● **Given material**:
○ ○ ○ ○

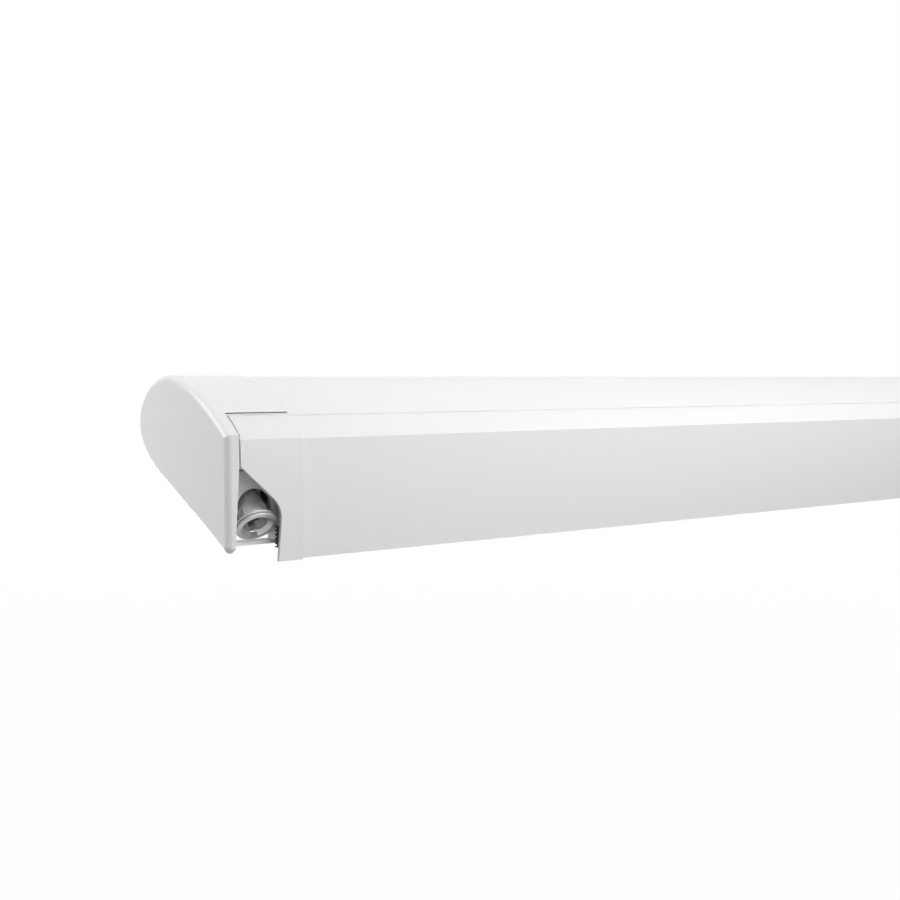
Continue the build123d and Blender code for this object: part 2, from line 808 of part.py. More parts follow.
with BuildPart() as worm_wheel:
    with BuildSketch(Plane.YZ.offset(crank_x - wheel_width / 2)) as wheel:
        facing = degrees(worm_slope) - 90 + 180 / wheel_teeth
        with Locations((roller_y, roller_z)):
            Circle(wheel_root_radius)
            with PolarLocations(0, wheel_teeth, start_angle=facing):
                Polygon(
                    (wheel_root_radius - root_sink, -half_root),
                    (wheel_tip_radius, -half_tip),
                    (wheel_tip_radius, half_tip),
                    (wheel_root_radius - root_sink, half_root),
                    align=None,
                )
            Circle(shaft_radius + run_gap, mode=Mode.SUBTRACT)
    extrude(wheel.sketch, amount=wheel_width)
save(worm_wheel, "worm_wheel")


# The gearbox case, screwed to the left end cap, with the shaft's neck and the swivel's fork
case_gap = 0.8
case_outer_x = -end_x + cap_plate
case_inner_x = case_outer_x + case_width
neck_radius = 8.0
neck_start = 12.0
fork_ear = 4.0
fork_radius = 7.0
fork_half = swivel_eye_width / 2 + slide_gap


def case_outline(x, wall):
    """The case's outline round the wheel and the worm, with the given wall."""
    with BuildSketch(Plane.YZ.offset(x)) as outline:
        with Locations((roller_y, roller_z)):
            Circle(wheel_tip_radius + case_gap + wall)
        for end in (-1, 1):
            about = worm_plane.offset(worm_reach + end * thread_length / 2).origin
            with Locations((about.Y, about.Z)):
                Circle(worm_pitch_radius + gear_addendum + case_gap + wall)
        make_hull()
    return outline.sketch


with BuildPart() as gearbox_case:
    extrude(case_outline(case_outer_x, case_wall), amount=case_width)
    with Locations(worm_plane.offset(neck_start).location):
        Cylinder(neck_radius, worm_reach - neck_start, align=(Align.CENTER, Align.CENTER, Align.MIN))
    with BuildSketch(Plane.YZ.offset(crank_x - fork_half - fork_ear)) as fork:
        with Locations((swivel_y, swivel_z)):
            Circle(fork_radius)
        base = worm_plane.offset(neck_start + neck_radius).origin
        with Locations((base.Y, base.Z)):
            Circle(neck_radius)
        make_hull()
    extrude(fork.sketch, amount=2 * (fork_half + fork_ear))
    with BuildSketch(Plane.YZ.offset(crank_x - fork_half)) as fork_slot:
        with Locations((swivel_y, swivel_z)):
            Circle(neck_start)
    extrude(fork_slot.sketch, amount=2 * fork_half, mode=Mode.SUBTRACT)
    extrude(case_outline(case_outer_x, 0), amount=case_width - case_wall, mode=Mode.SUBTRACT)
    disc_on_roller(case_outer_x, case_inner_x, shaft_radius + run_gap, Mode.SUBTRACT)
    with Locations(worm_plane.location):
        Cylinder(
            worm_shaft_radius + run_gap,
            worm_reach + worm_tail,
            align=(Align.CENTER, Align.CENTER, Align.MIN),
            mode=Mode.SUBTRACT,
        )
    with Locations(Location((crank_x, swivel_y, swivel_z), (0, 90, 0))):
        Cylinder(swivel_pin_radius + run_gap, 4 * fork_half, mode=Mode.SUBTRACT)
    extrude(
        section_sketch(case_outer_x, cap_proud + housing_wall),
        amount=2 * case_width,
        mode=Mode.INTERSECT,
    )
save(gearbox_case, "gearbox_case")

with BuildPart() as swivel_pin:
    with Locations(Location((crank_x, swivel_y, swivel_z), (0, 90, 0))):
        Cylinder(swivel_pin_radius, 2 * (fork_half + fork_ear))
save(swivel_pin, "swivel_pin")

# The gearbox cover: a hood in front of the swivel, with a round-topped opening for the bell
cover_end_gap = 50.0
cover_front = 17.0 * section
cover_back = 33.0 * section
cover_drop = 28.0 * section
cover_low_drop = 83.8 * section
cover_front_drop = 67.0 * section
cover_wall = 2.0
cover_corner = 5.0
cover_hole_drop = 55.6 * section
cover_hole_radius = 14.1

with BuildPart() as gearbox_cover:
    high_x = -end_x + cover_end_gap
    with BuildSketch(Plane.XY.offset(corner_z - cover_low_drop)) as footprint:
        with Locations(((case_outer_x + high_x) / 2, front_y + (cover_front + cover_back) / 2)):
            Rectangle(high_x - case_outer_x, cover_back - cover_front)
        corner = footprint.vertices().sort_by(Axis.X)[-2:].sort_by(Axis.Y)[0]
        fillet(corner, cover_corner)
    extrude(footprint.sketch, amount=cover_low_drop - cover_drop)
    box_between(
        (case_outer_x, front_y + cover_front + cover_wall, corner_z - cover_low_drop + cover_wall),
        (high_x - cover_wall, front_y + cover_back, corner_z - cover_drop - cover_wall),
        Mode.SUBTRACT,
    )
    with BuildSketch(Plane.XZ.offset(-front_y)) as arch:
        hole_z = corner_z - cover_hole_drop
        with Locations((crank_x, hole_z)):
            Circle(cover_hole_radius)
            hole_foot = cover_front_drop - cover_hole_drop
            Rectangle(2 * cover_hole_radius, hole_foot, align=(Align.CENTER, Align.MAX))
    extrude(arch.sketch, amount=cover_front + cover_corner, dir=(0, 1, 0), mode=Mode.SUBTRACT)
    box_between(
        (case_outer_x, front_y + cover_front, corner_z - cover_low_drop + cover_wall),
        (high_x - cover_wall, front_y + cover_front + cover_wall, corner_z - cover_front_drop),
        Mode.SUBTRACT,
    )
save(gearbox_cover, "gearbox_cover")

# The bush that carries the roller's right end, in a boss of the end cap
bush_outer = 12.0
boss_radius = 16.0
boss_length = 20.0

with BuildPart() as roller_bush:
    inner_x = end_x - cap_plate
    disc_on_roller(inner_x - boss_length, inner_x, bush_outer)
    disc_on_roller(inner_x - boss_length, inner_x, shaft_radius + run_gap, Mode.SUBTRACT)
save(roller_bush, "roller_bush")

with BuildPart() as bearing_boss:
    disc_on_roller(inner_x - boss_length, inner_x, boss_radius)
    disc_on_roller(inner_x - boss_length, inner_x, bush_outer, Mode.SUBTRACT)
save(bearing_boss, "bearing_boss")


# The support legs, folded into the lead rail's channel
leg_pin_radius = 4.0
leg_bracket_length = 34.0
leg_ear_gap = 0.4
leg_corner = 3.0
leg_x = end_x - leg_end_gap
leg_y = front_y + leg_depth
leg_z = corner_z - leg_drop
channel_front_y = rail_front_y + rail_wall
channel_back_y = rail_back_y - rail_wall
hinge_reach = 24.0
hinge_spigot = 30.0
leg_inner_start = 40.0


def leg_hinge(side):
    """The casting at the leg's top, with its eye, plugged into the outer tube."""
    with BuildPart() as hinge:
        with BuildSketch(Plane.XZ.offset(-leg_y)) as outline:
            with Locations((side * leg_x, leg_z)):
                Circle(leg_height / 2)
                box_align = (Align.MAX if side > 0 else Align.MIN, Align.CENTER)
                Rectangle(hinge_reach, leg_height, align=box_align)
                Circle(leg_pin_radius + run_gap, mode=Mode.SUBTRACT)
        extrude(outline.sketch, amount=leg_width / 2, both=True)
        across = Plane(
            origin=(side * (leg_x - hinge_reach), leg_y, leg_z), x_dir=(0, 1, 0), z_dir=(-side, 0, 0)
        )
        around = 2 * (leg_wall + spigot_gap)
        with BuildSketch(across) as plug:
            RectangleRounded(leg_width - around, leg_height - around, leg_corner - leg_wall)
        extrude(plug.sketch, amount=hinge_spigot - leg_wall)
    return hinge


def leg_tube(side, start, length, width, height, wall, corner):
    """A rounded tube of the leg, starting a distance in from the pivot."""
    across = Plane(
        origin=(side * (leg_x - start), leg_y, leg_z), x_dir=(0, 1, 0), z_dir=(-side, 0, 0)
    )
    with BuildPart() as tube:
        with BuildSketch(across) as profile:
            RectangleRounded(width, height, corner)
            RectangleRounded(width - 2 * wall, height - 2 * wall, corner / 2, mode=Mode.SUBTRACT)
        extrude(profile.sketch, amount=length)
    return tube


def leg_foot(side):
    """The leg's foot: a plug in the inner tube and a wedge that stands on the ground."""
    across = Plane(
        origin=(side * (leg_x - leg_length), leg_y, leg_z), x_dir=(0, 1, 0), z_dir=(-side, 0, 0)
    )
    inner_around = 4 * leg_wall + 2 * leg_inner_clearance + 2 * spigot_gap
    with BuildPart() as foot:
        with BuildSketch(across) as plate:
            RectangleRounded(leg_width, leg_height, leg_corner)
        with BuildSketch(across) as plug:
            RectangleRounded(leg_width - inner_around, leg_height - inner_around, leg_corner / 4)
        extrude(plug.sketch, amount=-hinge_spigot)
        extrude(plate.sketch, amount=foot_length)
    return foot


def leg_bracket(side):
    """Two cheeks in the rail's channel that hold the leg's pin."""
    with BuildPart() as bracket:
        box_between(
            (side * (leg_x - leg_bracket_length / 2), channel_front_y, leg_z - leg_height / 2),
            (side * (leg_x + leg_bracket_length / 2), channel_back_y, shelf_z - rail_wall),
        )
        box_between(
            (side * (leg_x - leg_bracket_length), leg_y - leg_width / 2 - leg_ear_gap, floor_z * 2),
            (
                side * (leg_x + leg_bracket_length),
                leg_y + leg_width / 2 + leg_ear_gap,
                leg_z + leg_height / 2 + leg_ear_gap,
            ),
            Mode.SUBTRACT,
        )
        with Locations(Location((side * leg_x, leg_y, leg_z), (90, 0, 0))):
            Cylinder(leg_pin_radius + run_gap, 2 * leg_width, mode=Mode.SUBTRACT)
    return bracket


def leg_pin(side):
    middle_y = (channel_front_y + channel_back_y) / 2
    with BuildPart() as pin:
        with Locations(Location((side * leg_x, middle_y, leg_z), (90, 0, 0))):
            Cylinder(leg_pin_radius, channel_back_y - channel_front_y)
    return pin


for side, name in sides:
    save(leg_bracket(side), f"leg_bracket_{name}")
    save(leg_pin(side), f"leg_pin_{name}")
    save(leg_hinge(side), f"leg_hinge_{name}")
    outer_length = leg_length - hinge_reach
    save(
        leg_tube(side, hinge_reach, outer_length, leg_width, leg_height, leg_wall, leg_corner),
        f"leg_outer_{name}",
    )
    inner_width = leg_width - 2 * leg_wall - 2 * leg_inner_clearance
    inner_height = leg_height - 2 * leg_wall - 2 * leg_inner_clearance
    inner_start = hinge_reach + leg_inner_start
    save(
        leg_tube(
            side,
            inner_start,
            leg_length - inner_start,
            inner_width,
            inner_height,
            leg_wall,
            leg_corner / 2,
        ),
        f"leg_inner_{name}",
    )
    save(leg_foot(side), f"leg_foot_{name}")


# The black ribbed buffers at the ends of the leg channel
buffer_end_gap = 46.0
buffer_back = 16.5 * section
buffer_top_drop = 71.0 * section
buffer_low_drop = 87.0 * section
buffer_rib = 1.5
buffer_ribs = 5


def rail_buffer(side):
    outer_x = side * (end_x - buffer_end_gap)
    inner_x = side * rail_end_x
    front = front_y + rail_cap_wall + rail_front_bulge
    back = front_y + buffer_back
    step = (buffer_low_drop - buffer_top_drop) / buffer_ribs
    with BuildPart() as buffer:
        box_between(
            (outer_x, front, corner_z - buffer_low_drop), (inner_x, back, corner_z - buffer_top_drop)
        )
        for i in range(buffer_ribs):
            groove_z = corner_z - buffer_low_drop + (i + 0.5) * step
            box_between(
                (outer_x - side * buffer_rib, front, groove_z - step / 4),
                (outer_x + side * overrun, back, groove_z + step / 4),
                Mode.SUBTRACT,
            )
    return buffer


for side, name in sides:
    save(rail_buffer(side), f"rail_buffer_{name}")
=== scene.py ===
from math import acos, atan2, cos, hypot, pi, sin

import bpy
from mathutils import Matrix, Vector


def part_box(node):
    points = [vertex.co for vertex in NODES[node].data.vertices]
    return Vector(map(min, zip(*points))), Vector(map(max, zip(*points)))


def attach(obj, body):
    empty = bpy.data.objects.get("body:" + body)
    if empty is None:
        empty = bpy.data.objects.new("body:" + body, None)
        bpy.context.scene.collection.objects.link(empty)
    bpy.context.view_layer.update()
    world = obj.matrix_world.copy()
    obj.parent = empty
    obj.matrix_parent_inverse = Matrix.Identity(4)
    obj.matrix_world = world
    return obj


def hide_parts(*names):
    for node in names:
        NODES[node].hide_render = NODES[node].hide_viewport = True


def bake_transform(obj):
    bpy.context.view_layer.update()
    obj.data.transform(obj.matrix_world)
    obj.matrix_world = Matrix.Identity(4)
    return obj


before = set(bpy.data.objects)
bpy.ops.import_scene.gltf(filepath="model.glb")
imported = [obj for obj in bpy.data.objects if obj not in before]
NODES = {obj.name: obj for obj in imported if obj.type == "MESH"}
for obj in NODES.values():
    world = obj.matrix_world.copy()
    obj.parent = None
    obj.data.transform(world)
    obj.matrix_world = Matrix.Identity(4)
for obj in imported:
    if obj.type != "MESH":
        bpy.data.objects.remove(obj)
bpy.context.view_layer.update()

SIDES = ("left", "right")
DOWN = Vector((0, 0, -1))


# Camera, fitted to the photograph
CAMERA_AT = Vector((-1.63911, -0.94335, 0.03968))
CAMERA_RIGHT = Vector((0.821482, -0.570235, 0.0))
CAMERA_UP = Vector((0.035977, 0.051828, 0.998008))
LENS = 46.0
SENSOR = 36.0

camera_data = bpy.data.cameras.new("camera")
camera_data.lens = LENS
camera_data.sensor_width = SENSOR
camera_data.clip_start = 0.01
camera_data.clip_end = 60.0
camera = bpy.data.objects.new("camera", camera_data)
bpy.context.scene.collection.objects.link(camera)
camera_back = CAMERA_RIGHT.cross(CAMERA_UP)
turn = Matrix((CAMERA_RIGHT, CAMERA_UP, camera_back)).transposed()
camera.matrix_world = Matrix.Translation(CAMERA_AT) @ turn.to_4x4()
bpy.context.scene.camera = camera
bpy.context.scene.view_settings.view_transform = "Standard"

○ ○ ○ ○

Repeat exactly the lines from the one that contains "back = front_y + buffer_back" through the one that contains "obj.matrix_world = world", and only those.

● **Task result**:
    back = front_y + buffer_back
    step = (buffer_low_drop - buffer_top_drop) / buffer_ribs
    with BuildPart() as buffer:
        box_between(
            (outer_x, front, corner_z - buffer_low_drop), (inner_x, back, corner_z - buffer_top_drop)
        )
        for i in range(buffer_ribs):
            groove_z = corner_z - buffer_low_drop + (i + 0.5) * step
            box_between(
                (outer_x - side * buffer_rib, front, groove_z - step / 4),
                (outer_x + side * overrun, back, groove_z + step / 4),
                Mode.SUBTRACT,
            )
    return buffer


for side, name in sides:
    save(rail_buffer(side), f"rail_buffer_{name}")
=== scene.py ===
from math import acos, atan2, cos, hypot, pi, sin

import bpy
from mathutils import Matrix, Vector


def part_box(node):
    points = [vertex.co for vertex in NODES[node].data.vertices]
    return Vector(map(min, zip(*points))), Vector(map(max, zip(*points)))


def attach(obj, body):
    empty = bpy.data.objects.get("body:" + body)
    if empty is None:
        empty = bpy.data.objects.new("body:" + body, None)
        bpy.context.scene.collection.objects.link(empty)
    bpy.context.view_layer.update()
    world = obj.matrix_world.copy()
    obj.parent = empty
    obj.matrix_parent_inverse = Matrix.Identity(4)
    obj.matrix_world = world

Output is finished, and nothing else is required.